Finding the African smart city
Birnin Zana, the fictional capital of Wakanda in Marvel’s Black Panther film series, has won praise and sparked discussion in academic, architectural, and urban planning circles for what a smart city in a distinctly African context could look like. Just as African cities challenge Western conceptions of urban spaces, they can equally challenge conceptions of smart cities. In fact, it’s the opinion of Deloitte that Africa is ‘ready to leapfrog the competition’ with smart city technology.
Africa is already the global leader in mobile money, which has become an important component of regional financial services and will be critical to the success of African smart cities. Today, dozens of telcos operate mobile money services, enabling consumers and small businesses with little or no access to traditional financial services to obtain basic banking and pay for services via smartphone or feature phone – services which, in turn, drive a wider informal economy that employs millions across the continent, and sees nearly $3 billion transacted every day.
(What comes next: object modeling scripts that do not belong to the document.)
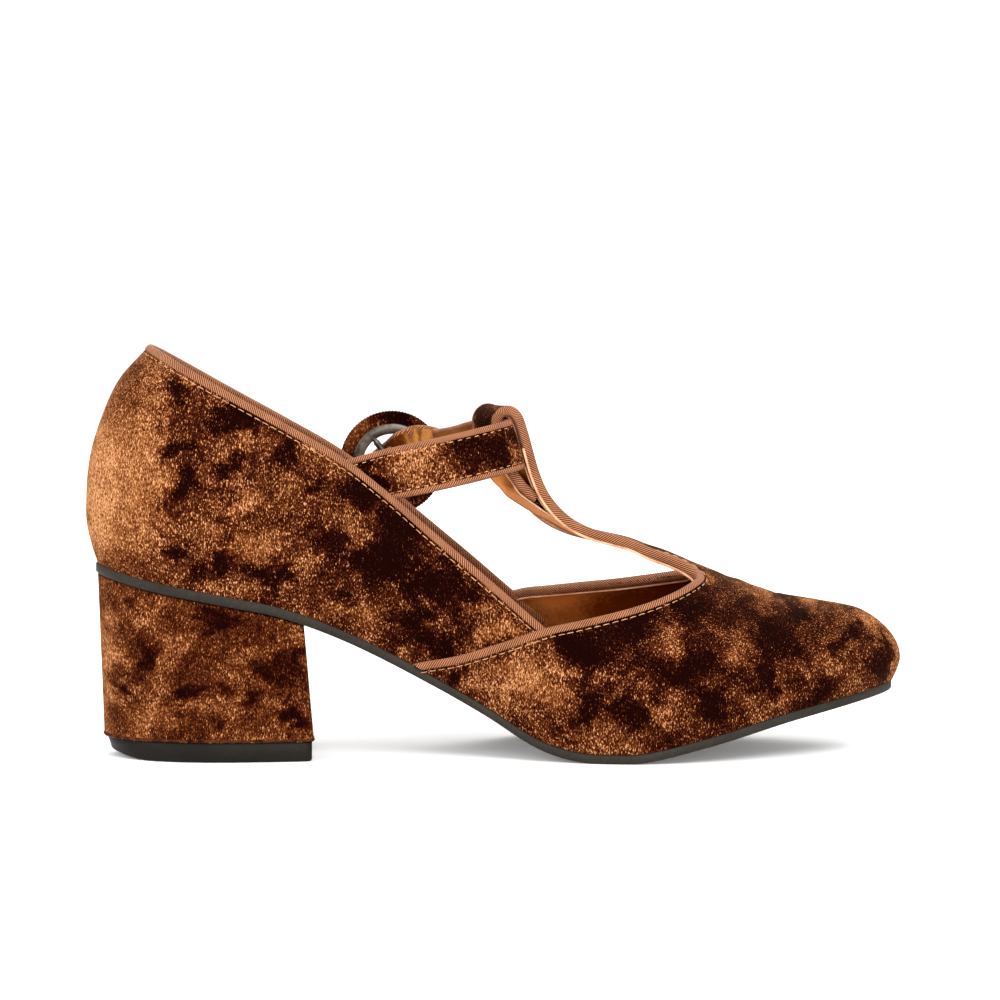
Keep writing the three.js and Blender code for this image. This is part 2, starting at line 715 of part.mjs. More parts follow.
// Which way the strap's upper edge points on the inner side, in front and on the outer side of the ankle
const nearUp = new THREE.Vector3(-0.2, 0.12, 0.97);
const frontUp = new THREE.Vector3(-0.29, 0, 0.957);
const farUp = new THREE.Vector3(-0.29, -0.1, 0.95);
// In the buckle it turns to lie along the pin, between these two places towards the tip.
const farUpTo = -0.875;
const alongPinFrom = -0.53;

// The buckle squeezes the strap to this share of its width, and it narrows over this part of its length.
const pinched = 0.78;
const pinchFrom = 0.55;
const pinchTo = 0.65;

function makeStrap() {
  const inside = strapRoot.map(({ forward, up }) => {
    const [x, z] = [xAt(forward), up * backTop];
    const y = -(widthAt(inner, x, z, -wall) - 4 * gap - strapThick * half);
    return { at: new THREE.Vector3(x, y, z), across: nearUp };
  });
  const round = strapPath.map(({ forward, aside, up }) => {
    const across = nearUp.clone().lerp(frontUp, clamp((aside + 0.5) * 3, 0, 1));
    across.lerp(farUp, clamp(aside * 2, 0, 1));
    return { at: new THREE.Vector3(xAt(forward), aside * halfBall, up * backTop), across };
  });
  const fastened = throughBuckle.map(({ tipward, pinward, outward }) => {
    const across = farUp.clone().lerp(alongPin, clamp((tipward - farUpTo) / (alongPinFrom - farUpTo), 0, 1));
    return { at: fromBuckle(tipward * ringRadius, pinward * ringRadius, outward * ringRadius), across };
  });
  const rows = [...inside, ...round, ...fastened];
  const squeeze = (t) => clamp((t - pinchFrom) / (pinchTo - pinchFrom), 0, 1);
  const wideAt = (t) => strapWidth * lerp(1, pinched, squeeze(t));
  const eyelet = new THREE.BoxGeometry(eyeletLength, eyeletWidth, ringDiameter);
  eyelet.translate(eyeletMiddle, 0, 0);
  return band(rows, 3, wideAt, strapThick).subtract(onBuckle(eyelet));
}

function piece(name, body, colour, roughness, metalness) {
  const mesh = body.getMesh();
  const geometry = new THREE.BufferGeometry();
  geometry.setAttribute("position", new THREE.BufferAttribute(new Float32Array(mesh.vertProperties), 3));
  geometry.setIndex(new THREE.BufferAttribute(new Uint32Array(mesh.triVerts), 1));
  geometry.computeVertexNormals();
  const material = new THREE.MeshStandardMaterial({ color: colour, roughness, metalness });
  const made = new THREE.Mesh(geometry, material);
  made.name = name;
  return made;
}

const cloth = 0x6b3a1c;
const darkCloth = 0x4a2413;
const lining = 0xa8692e;
const soleBrown = 0x2b2521;
const black = 0x171717;
const gunmetal = 0x55524e;
const matt = 0.75;
const satin = 0.45;

const sock = soleLayer(-wall - gap, soleEdge + gap, soleEdge + gap + insoleThick);
const shoe = new THREE.Group();
shoe.add(piece("upper", makeUpper(), cloth, matt, 0));
shoe.add(piece("outsole", soleLayer(soleMargin, 0, soleEdge), soleBrown, matt, 0));
shoe.add(piece("insole", sock, lining, satin, 0));
shoe.add(piece("heel_block", makeHeel(), cloth, matt, 0));
shoe.add(piece("top_lift", makeLift(), black, satin, 0));
shoe.add(piece("ankle_strap", makeStrap(), cloth, matt, 0));
shoe.add(piece("buckle_tab", makeTab(), cloth, matt, 0));
shoe.add(piece("buckle_ring", makeRing(), darkCloth, matt, 0));
shoe.add(piece("buckle_frame", makeFrame(), gunmetal, satin, 1));
shoe.add(piece("buckle_prong", makeProng(), gunmetal, satin, 1));
export default shoe;
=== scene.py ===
# The left shoe of a pair of T-strap pumps in crushed velvet, with ribbed binding, a covered block heel
# and a buckled ankle strap. Each section makes one piece, in the order in which the shoe is put together.
# Sizes are in millimetres.
import math
import bmesh
import bpy
import numpy as np
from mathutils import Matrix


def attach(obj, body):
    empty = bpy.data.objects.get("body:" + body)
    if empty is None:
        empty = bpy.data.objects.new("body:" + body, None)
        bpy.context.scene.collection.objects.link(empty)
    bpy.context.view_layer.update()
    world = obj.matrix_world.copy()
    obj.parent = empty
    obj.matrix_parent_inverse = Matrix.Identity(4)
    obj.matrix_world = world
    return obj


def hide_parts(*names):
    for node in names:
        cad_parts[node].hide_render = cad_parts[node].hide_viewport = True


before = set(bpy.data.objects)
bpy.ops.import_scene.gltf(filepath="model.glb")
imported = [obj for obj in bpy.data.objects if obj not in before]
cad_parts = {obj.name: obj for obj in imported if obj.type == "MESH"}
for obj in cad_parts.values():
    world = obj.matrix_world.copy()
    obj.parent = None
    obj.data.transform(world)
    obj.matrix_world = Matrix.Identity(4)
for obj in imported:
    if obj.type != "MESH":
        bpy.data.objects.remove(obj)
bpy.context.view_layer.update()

# The quarter: two halves of velvet, lasted round the heel and joined at the back. Its surface is that of
# the last, which every other piece is fitted to, so the last's own lines come first.
sole_length = 240.5
half_ball = 39.0
seat_height = 55.0
toe_spring = 17.5
instep_depth = 64.0
sole_edge = 3.0
back_top = 123.0
heel_back = -33.0
heel_spine = 0.15
quarter_front = 0.575
toe_spine = 0.854
wall = 1.6
overlay = 0.8

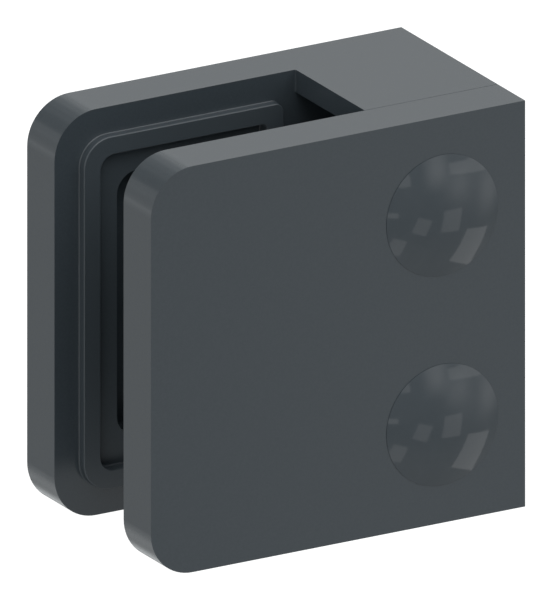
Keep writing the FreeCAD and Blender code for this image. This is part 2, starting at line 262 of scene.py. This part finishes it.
def new_object(name, data):
    made = bpy.data.objects.new(name, data)
    bpy.context.scene.collection.objects.link(made)
    return made


def give_material(piece, material):
    piece.data.materials.clear()
    piece.data.materials.append(material)


def stand_for(piece, name, body, material):
    """Puts a finer piece in the place of a CAD node, and gives both its material."""
    give_material(piece, material)
    give_material(nodes[name], material)
    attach(piece, body)
    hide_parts(name)


def front_face():
    """Where the front face of the cover plate lies along Y."""
    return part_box("front_jaw")[0].y


def screw_axis(node):
    """The point on a turned node's axis, at the front face of the cover plate."""
    low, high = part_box(node)
    return Vector(((low.x + high.x) / 2, front_face(), (low.z + high.z) / 2))


class CLAMP_PG_castings(bpy.types.PropertyGroup):
    colour_light: bpy.props.StringProperty(
        name="Paint, light", description="Lighter tone of the paint, sRGB hex", default="#383F44")
    colour_dark: bpy.props.StringProperty(
        name="Paint, dark", description="Darker tone of the paint, sRGB hex", default="#343B40")
    roughness: bpy.props.FloatProperty(
        name="Roughness", description="Roughness of the satin paint",
        default=0.2, min=0, max=1, subtype="FACTOR")
    roughness_spread: bpy.props.FloatProperty(
        name="Roughness spread", description="How far the roughness strays from place to place",
        default=0.03, min=0, max=1)
    gloss: bpy.props.FloatProperty(
        name="Gloss", description="Specular level of the paint", default=0.5, min=0, max=1, subtype="FACTOR")
    peel_size: bpy.props.FloatProperty(
        name="Orange peel", description="Width of one wave of the orange peel",
        default=1.1 * MM, unit="LENGTH", precision=5)
    peel_depth: bpy.props.FloatProperty(
        name="Orange peel depth", description="Height of the orange peel",
        default=0.002 * MM, unit="LENGTH", precision=6)
    grain_size: bpy.props.FloatProperty(
        name="Grain", description="Size of the paint's grain", default=0.22 * MM, unit="LENGTH", precision=5)
    grain_depth: bpy.props.FloatProperty(
        name="Grain depth", description="Height of the paint's grain",
        default=0.0005 * MM, unit="LENGTH", precision=6)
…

It’s this different context that has led Sénamé Koffi Agbodjinou, architect and anthropologist, to reject Western notions of smart cities for Africa as “too top-down and remote from people’s real needs.” His vision for an African smart city is one that is “horizontal and distributed,” inspired by the regional architectures of traditional societies and enhanced through free access to new technologies.
In existing cities, this can be achieved by digitalising government and municipal services and retrofitting existing infrastructure; think installing smart electricity meters and water meters or upgrading traffic management systems. However, all this digitalisation is only possible with widespread penetration of broadband infrastructure, and today 43% of people in sub-Saharan Africa live over 25km from fibre, and there are only 0.76 broadband subscriptions per 100 people.
The future of living
Increasingly, hyper-scale civil engineering projects are constructing whole new cities with smart capabilities and fibre connectivity by design, with devices and sensors embedded in entire residences and housing blocks, driven by needs of population expansion, climate change, and energy efficiency.
Smart devices and sensors allow real-time monitoring and analysis of data generated by the consumption of city facilities. However, for these services to be truly beneficial to a city’s residents, the technology, architecture, data, and business models must also be open, allowing users to decide what services they need, and how their data is used.
One such example is the Administrative Capital for Urban Development (ACUD), the new smart capital city for Egypt, 60km east of Cairo, which is being developed with connected infrastructure and digital services at its core. Powered by millions of connected devices, ACUD is expected to welcome seven million citizens in the next 10 years and create nearly two million new jobs, while easing congestion in Cairo.
ACUD will serve as the new seat of government for Egypt, flanked by financial and cultural districts, and residential neighbourhoods all connected to an extensive FTTX network. Citizens and retail providers are connected to smart services in real-time, including smart metering, utilities, traffic management, security, and a wide range of connectivity services – all paid for online.
There’s a legitimate degree of scepticism around smart city projects however, due to the sheer amount of data that needs to be collected and managed. Even something as simple as a parking app, for example, requires live occupancy data, traffic and weather data, and real-time information on public holidays and civic events to determine pricing.
Businessman Roger McNamee called Toronto’s smart city project, in partnership with Google, “the most highly evolved version to date of what Harvard professor Shoshana Zuboff calls surveillance capitalism.”
Increasing mobile spectrum and the density of IoT devices is not enough to address deep-rooted structural issues. Without egalitarian access, this digitalisation in effect cuts residents without devices off from certain services. By 2025, half the population in sub-Saharan Africa will have a mobile subscription; though a fantastic testament to the successes already achieved, this nonetheless leaves another half of the population potentially unable to use digital services.
In a smart city though, it’s not only the price of devices and connectivity that must be considered; as demand for affordable homes with durable construction and improved sanitation (and the restructuring of existing stock) skyrockets, housing options at all price points must be built to meet the needs of millions of new residents.
Vision City in Kigali has come under fire for courting high-income earners as part of its first development phase, as 40% of Rwandans live on less than $1.25 a day, an income the World Bank defines as ‘extreme poverty’ and the country faces a deficit of up to 350,000 houses over the next decade.
Large scale smart city initiatives must cater to socio-economic needs to effect real change in urban settlements. In Eneni Bambara-Abban’s 2022 Turing Talk, ‘A day in the life of a smart city,’ she outlined four factors that cities must address:
- Lessening the digital divide through prioritising education in technology and digital skills
- Progressive government and legal policies
- Security and data privacy
- Overhaul of infrastructure to make these projects viable
It’s not just the physical infrastructure which needs substantial investment, but also the back-office business support systems (BSS) which play a crucial role in enabling and future-proofing the smart cities of tomorrow. End-to-end process automation, fast time-to-market, and scalability to support millions of connected devices and sensors are all crucial elements of smart city BSS, but the real complexity comes from the breadth and convergence of services offered.
Smart city BSS must be not only multi-service, but also multi-business model, able to monetise connectivity, utilities, and ICT services for consumers and businesses, including retail and wholesale, all in one convergent platform.
Smart technology and improved broadband connectivity are at the heart of Africa’s twenty-first century development path. Given the right support, smart cities in Africa and the wider developing world will soon take centre stage in the race for global international development.